Because Dubas refused to deal with this issue by acquiring outside defensive help, he’s basically leaving it up to Babcock to figure it out before the playoffs. The specific solution remains to be seen, but the most obvious fix is to either try Muzzin on the right side or just go back to putting Rielly there.
Dubas Unwilling to Tinker With Leafs Current Roster
In his post-deadline press conference with the Toronto media, Dubas said all the right things, making sure to speak in generalities and hammer home the same talking points. When he was asked how active he was in trying to upgrade the defence, he said he’s always looking at different options to try to make the team better, but that ultimately he had faith in the current group.
We’re trying to always look to upgrade all different spots on our roster. That’s sort of the nature of the job…We looked around and decided that rather than do something for the sake of doing it, we’ve made our moves with Jake [Muzzin] a few weeks ago and with John [Tavares] in the summer, and we’ve got some excellent development from our guys internally, so we’re excited about rolling ahead with the season.
Not tinkering with the current roster was a big win in the Muzzin deal, but that wasn’t going to be possible if the Leafs were going to acquire a true upgrade on their blue line at the deadline. Dubas did not want to lose right-shot defensive prospect Timothy Liljegren or one of his young forwards like Andreas Johnsson or Kasperi Kapanen, who surely could have netted him a top-four defender.
“We’ve got a lot of belief in our team and our people in there already,” Dubas said. “With the depth that we have now, upgrading it comes at a cost. The upgrades aren’t going to be as substantial as they once were.”
What if Dubas doesn’t make another move? Are the Maple Leafs good enough right now to go on a serious run?
John Tavares: “Absolutely.”
— luke fox (@lukefoxjukebox) February 25, 2019
Based on the Brandon Montour trade with the Sabres, which sent a San Jose Sharks first-rounder and prospect Brendan Guhle to the Anaheim Ducks, Dubas probably could have parted with Liljegren and a 2020 first or second-round pick to acquire someone like rough and tumble blueliner Josh Manson from the Ducks. He almost surely could have parted with Johnsson or Kapanen to acquire defensive-minded Brett Pesce from the Carolina Hurricanes.

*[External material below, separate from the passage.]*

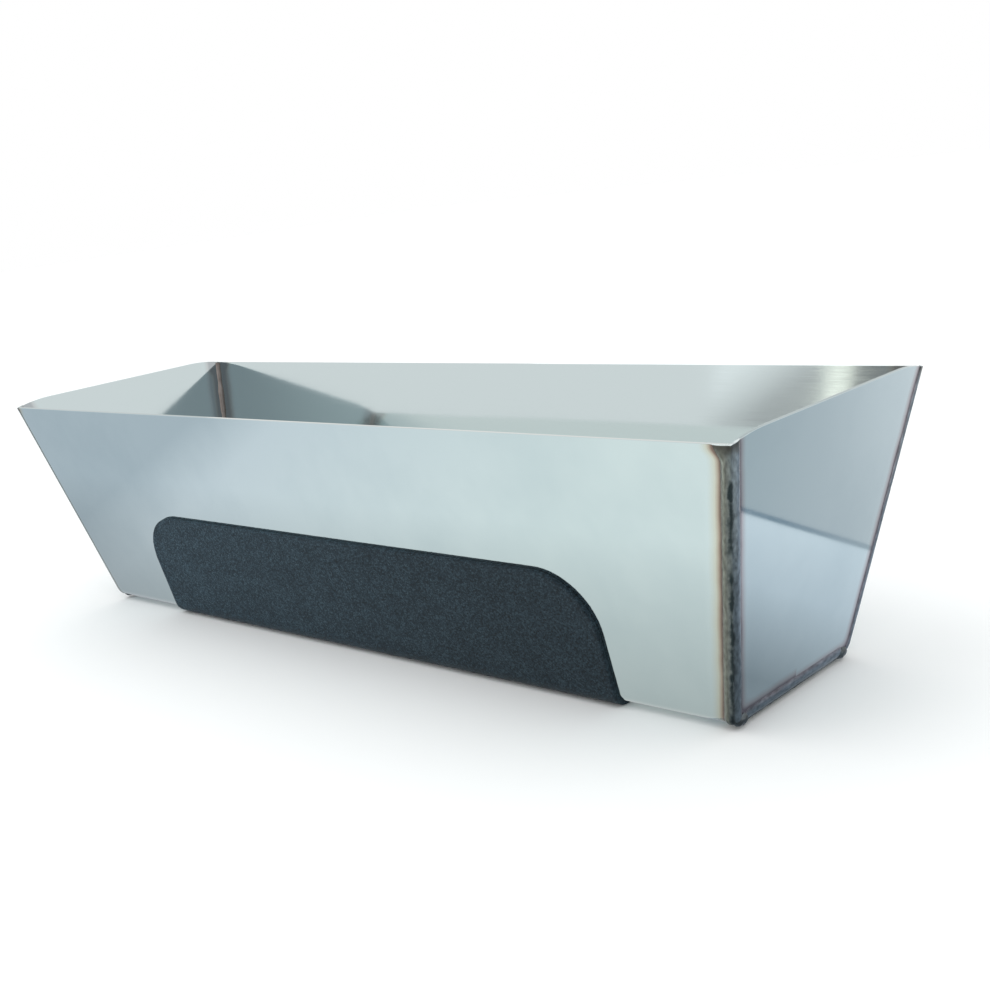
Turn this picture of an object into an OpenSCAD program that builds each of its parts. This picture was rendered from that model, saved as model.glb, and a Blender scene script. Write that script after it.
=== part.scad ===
// Mud pan: a folded sheet trough closed by two welded end plates, with a bonded grip pad under it.
// Millimetres. X runs along the pan, Y across it, Z up.
// The origin is under the pan's middle, level with the pad's underside.

/* [Trough] */
// Length of the mouth, over the end plates
mouth_l = 305; // [250:1:360]
// Width of the mouth, over the side walls
mouth_w = 90; // [80:1:120]
// Length of the base, over the end plates
base_l = 270; // [220:1:320]
// Width of the base, over the side walls
base_w = 56; // [50:1:70]
// Height of the side walls, measured upright
wall_h = 75; // [60:1:90]
// Thickness of the stainless sheet
sheet_t = 0.8; // [0.6:0.1:1.2]
// Outer radius of the two folds along the base
fold_r = 4; // [3:0.5:6]

/* [End plates] */
// How far the end plates stand above the side walls
end_rise = 1.5; // [0.5:0.1:3]
// Length over which a plate's top edge eases down to each side wall
ease_run = 13; // [8:1:20]

/* [Welds] */
// Radius of a weld bead
bead_r = 2.1; // [1.8:0.1:2.4]
// Distance from each outer face in to the middle of the bead
bead_inset = 1.2; // [1.1:0.1:1.4]
// Gap between the trough's cut end and the end plate, which the weld fills
root_gap = 0.4; // [0.2:0.1:0.6]
// How far the weld's root shows inside the corner, on the diagonal
root_show = 0.9; // [0.5:0.1:1.4]
// Radius of the filled knob where two weld runs meet
knob_r = 2.4; // [2.2:0.1:2.5]

/* [Grip pad] */
// Length of the pad along the pan
pad_l = 196.5; // [150:0.5:220]
// How far the pad climbs each side wall, along the slope
pad_climb = 38.3; // [25:0.1:50]
// How far the pad sits off the middle, towards the right end
pad_shift = 2; // [-5:0.5:5]
// Thickness of the pad
pad_t = 1.2; // [1:0.1:2]
// Corner radius of the pad
pad_corner_r = 18; // [8:1:24]
// Thickness of the adhesive film between the pad and the trough
film_t = 0.15; // [0.1:0.05:0.2]
// How far the film stays in from the pad's edge
film_margin = 0.6; // [0.3:0.1:1.5]

/* [Hidden] */

base_z = pad_t + film_t;                                // underside of the sheet
side_lean = atan((mouth_w - base_w) / 2 / wall_h);      // side wall from upright
end_lean = atan((mouth_l - base_l) / 2 / wall_h);       // end plate from upright
side_slant = wall_h / cos(side_lean);                   // side wall along its slope
fold_angle = 90 - side_lean;                            // how far each fold turns
fold_steps = 8;
round_steps = 12;
ease_steps = 6;
over = 20;                                              // how far a cutting shape runs past what it cuts
steel = [0.76, 0.80, 0.81];
weld_steel = [0.42, 0.43, 0.44];

// Distance from the sharp foot of a wall to where a fold of radius r starts
function fold_foot(r) = r * tan(fold_angle / 2);

// One rounded fold on the +Y side, d inside the sheet's outer face, from the base up to the wall
function fold_arc(d) =
    let (cy = base_w / 2 - fold_foot(fold_r))
    [for (i = [0 : fold_steps])
        let (turn = -90 + fold_angle * i / fold_steps)
        [cy + (fold_r - d) * cos(turn), base_z + fold_r + (fold_r - d) * sin(turn)]];

// The point at height s along the +Y wall's slope, d inside its outer face
function wall_point(s, d) =
    [base_w / 2 + s * sin(side_lean) - d * cos(side_lean),
     base_z + s * cos(side_lean) + d * sin(side_lean)];

function mirrored(points) = [for (i = [len(points) - 1 : -1 : 0]) [-points[i][0], points[i][1]]];
function reversed(points) = [for (i = [len(points) - 1 : -1 : 0]) points[i]];

// The trough's section line, d inside the outer face, from the front rim under the base to the rear rim
function section_line(d, s) =
    let (half = concat(fold_arc(d), [wall_point(s, d)]))
    concat(mirrored(half), half);

// A skin between two depths of the section line, run along X
module folded_skin(outer_d, inner_d, s, length) {
    rotate([90, 0, 90])
        linear_extrude(length, center = true)
            polygon(concat(section_line(outer_d, s), reversed(section_line(inner_d, s))));
}

// Everything between the two leaning end planes, each moved in by gap
module between_ends(gap) {
    drop = 2 * over;
    slope = tan(end_lean);
    half_low = base_l / 2 - gap / cos(end_lean) - (drop + base_z) * slope;
    half_high = half_low + (2 * drop + wall_h) * slope;
    rotate([90, 0, 0])
        linear_extrude(mouth_w + 2 * over, center = true)
            polygon([[-half_low, -drop], [half_low, -drop],
                     [half_high, drop + wall_h], [-half_high, drop + wall_h]]);
}

module trough_sheet() {
    color(steel)
        intersection() {
            folded_skin(0, sheet_t, side_slant, mouth_l + over);
            between_ends(sheet_t + root_gap);
        }
}

// Outline of an end plate in its own plane: across, and up the slope from the base
module end_outline() {
    climb = 1 / cos(end_lean);
    rim = [mouth_w / 2, wall_h];
    ease_r = (ease_run * ease_run + end_rise * end_rise) / (2 * end_rise);
    ease = [for (i = [0 : ease_steps])
        let (run = ease_run * (1 - i / ease_steps))
        [rim[0] - ease_run + run, wall_h + end_rise - (ease_r - sqrt(ease_r * ease_r - run * run))]];
    half = concat([for (p = fold_arc(0)) [p[0], p[1] - base_z]], ease);
    polygon([for (p = concat(mirrored(half), half)) [p[0], p[1] * climb]]);
}

module end_plate_right() {
    color(steel)
        translate([base_l / 2, 0, base_z])
            rotate([0, end_lean, 0])
                rotate([90, 0, 90])
                    translate([0, 0, -sheet_t])
                        linear_extrude(sheet_t) end_outline();
}

module end_plate_left() {
    mirror([1, 0, 0]) end_plate_right();
}

// The middle of the bead at the front right corner, at height z above the base
function bead_point(z) =
    let (in_x = bead_inset / cos(end_lean), in_y = bead_inset / cos(side_lean))
    [base_l / 2 + z * tan(end_lean) - in_x,
     -base_w / 2 - z * tan(side_lean) + in_y,
     base_z + z];

// The height above the base at which the middle of the base bead runs
knob_z = bead_inset;

// A round bar from point a to point b, run past each end by past
module bar(a, b, r, past_a, past_b) {
    v = b - a;
    translate(a)
        rotate([0, acos(v[2] / norm(v)), atan2(v[1], v[0])])
            translate([0, 0, -past_a])
                cylinder(r = r, h = norm(v) + past_a + past_b, $fn = 48);
}

// The full bar of the front right run, before the sheets are taken from it
module corner_bar() {
    intersection() {
        bar(bead_point(knob_z), bead_point(wall_h), bead_r, 0, over);
        translate([0, -mouth_w, base_z + knob_z])
            cube([mouth_l, mouth_w, wall_h - knob_z]);
    }
}

// The full bar of the right base run
module base_bar() {
    a = bead_point(knob_z);
    bar(a, [a[0], -a[1], a[2]], bead_r, 0, 0);
}

module knob() {
    translate(bead_point(knob_z)) sphere(r = knob_r, $fn = 48);
}

// The space inside the sheets, less what the welds' roots fill along the corners
module inner_space() {
    intersection() {
        rotate([90, 0, 90])
            linear_extrude(mouth_l + over, center = true)
                polygon(section_line(sheet_t + root_show, side_slant + over));
        between_ends(sheet_t + root_show);
    }
}

// What every weld stops at
module weld_limits() {
    trough_sheet();
    end_plate_right();
    inner_space();
}

module weld_front_right() {
    color(weld_steel)
        difference() {
            corner_bar();
            knob();
            weld_limits();
        }
}

module weld_base_right() {
    color(weld_steel)
        difference() {
            base_bar();
            for (across = [0, 1]) mirror([0, across, 0]) {
                knob();
                corner_bar();
            }
            weld_limits();
        }
}

module knob_right() {
    difference() {
        knob();
        weld_limits();
    }
}

module weld_front_left() {
    mirror([1, 0, 0]) weld_front_right();
}

module weld_rear_right() {
    mirror([0, 1, 0]) weld_front_right();
}

module weld_rear_left() {
    mirror([1, 0, 0]) weld_rear_right();
}

module weld_base_left() {
    mirror([1, 0, 0]) weld_base_right();
}

module weld_corner_knobs() {
    color(weld_steel)
        for (across = [0, 1], along = [0, 1])
            mirror([along, 0, 0]) mirror([0, across, 0]) knob_right();
}

// The upright outline that a layer of the grip is trimmed to, seen from the side
module grip_outline(margin) {
    half = pad_l / 2 - margin;
    top = base_z + (pad_climb - margin) * cos(side_lean);
    r = pad_corner_r - margin;
    arc = [for (i = [0 : round_steps])
        let (turn = 90 * i / round_steps)
        [half - r + r * cos(turn), top - r + r * sin(turn)]];
    translate([pad_shift, 0])
        polygon(concat([[-half, -over], [half, -over]], arc, mirrored(arc)));
}

// One layer of the grip, between two distances outside the sheet
module grip_layer(outer, inner, margin) {
    intersection() {
        folded_skin(-outer, -inner, pad_climb + over, pad_l + over);
        rotate([90, 0, 0])
            linear_extrude(mouth_w + 2 * over, center = true) grip_outline(margin);
    }
}

module grip_pad() {
    color([0.20, 0.25, 0.28]) grip_layer(film_t + pad_t, film_t, 0);
}

module grip_adhesive() {
    color([0.55, 0.56, 0.52]) grip_layer(film_t, 0, film_margin);
}

trough_sheet();
end_plate_left();
end_plate_right();
weld_front_left();
weld_front_right();
weld_rear_left();
weld_rear_right();
weld_base_left();
weld_base_right();
weld_corner_knobs();
grip_pad();
grip_adhesive();
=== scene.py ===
import math

import bmesh
import bpy
from mathutils import Matrix, Vector


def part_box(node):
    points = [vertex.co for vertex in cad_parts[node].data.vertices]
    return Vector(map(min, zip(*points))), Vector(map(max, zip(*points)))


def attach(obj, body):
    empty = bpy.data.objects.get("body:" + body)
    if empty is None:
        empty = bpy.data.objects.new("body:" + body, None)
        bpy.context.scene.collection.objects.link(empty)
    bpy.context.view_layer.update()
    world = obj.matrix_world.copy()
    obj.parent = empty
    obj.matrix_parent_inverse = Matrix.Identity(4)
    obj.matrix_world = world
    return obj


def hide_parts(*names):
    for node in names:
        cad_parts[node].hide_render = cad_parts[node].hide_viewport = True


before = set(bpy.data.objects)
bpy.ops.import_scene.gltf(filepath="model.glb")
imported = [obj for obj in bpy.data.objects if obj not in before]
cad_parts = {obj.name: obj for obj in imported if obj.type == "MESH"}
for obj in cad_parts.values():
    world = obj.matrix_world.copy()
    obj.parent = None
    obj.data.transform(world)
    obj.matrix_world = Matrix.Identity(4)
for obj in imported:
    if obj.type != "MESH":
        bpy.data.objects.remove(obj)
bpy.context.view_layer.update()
print("frame loaded")

mm = 0.001

# the sheet metal: one folded trough and two end plates
pan = {
    "mouthLength": 305 * mm,
    "mouthWidth": 90 * mm,
    "baseLength": 270 * mm,
    "baseWidth": 56 * mm,
    "wallHeight": 75 * mm,
    "sheet": 0.8 * mm,
    "foldRadius": 4 * mm,
    "endRise": 1.5 * mm,       # end plates stand this far above the side walls
    "easeRun": 13 * mm,        # and ease down to them over this length
    "seamOverlap": 0.05 * mm,  # plates and sheet run this far into each other under the welds
    "cutEvery": 6 * mm,        # mesh spacing on the flats
    "waveDepth": 0.12 * mm,    # how far the flats are out of true
    "waveLength": 70 * mm,
    "edgeBreak": 0.1 * mm,     # deburred sheared edge
}

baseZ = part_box("trough_sheet")[0].z                    # underside of the sheet
sideSlope = (pan["mouthWidth"] - pan["baseWidth"]) / 2 / pan["wallHeight"]
endSlope = (pan["mouthLength"] - pan["baseLength"]) / 2 / pan["wallHeight"]
sideLean = math.atan(sideSlope)
endLean = math.atan(endSlope)
foldTurn = math.pi / 2 - sideLean
foldFoot = pan["foldRadius"] * math.tan(foldTurn / 2)  # sharp foot to the start of the fold
wallSlant = pan["wallHeight"] / math.cos(sideLean)
plateInset = pan["sheet"] - pan["seamOverlap"]


def deselectAll():
    if bpy.context.object and bpy.context.object.mode != "OBJECT":
        bpy.ops.object.mode_set(mode="OBJECT")
    bpy.ops.object.select_all(action="DESELECT")


def makeActive(piece):
    deselectAll()
    piece.select_set(True)
    bpy.context.view_layer.objects.active = piece


def editing(piece):
    makeActive(piece)
    bpy.ops.object.mode_set(mode="EDIT")
    bpy.ops.mesh.select_all(action="SELECT")


def pick(piece, kind, test):
    # selects vertices, edges or faces whose middle passes the test
    bpy.ops.mesh.select_mode(type={"verts": "VERT", "edges": "EDGE", "faces": "FACE"}[kind])
    bpy.ops.mesh.select_all(action="DESELECT")
    mesh = bmesh.from_edit_mesh(piece.data)
    for item in getattr(mesh, kind):
        if kind == "verts":
            middle = item.co
        else:
            middle = sum((v.co for v in item.verts), Vector()) / len(item.verts)
        if test(middle):
            item.select_set(True)
    mesh.select_flush_mode()
    bmesh.update_edit_mesh(piece.data)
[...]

Dubas decided against both of those moves because he believes in what’s on the way: a D-core that two years down the line will likely be comprised of Rielly, Muzzin (if he can fit under the cap), maybe Nikita Zaitsev (moving him would fit Muzzin), and a bunch of ex-Marlies: Travis Dermott, Justin Holl, Calle Rosen, Timothy Liljegren, and Rasmus Sandin.
Dubas’ unwillingness to upgrade their blue line right at this moment may seem troubling to some, but it does re-enforce that the management team has the big picture in mind. The reality is the Leafs can beat anyone on any given night, if the right players show up. With Auston Matthews, John Tavares, and Nazem Kadri down the middle, the team can score goals at the drop of a hat — as was the case last night when they struck twice in a span of 2:06 against the Sabres. No team has more even-strength goals (182) and scoring chances for (1,692) than the Leafs this season, not even the Lightning.
It won’t be that easy in the 2019 playoffs, but it’s not impossible. I’ll admit I don’t have a ton of confidence in their defensive unit in a seven-game series against the Bruins. At the very least, however, it will be fun to see if the Maple Leafs can out-score their problems. They probably won’t, but you never know. Stranger things have happened.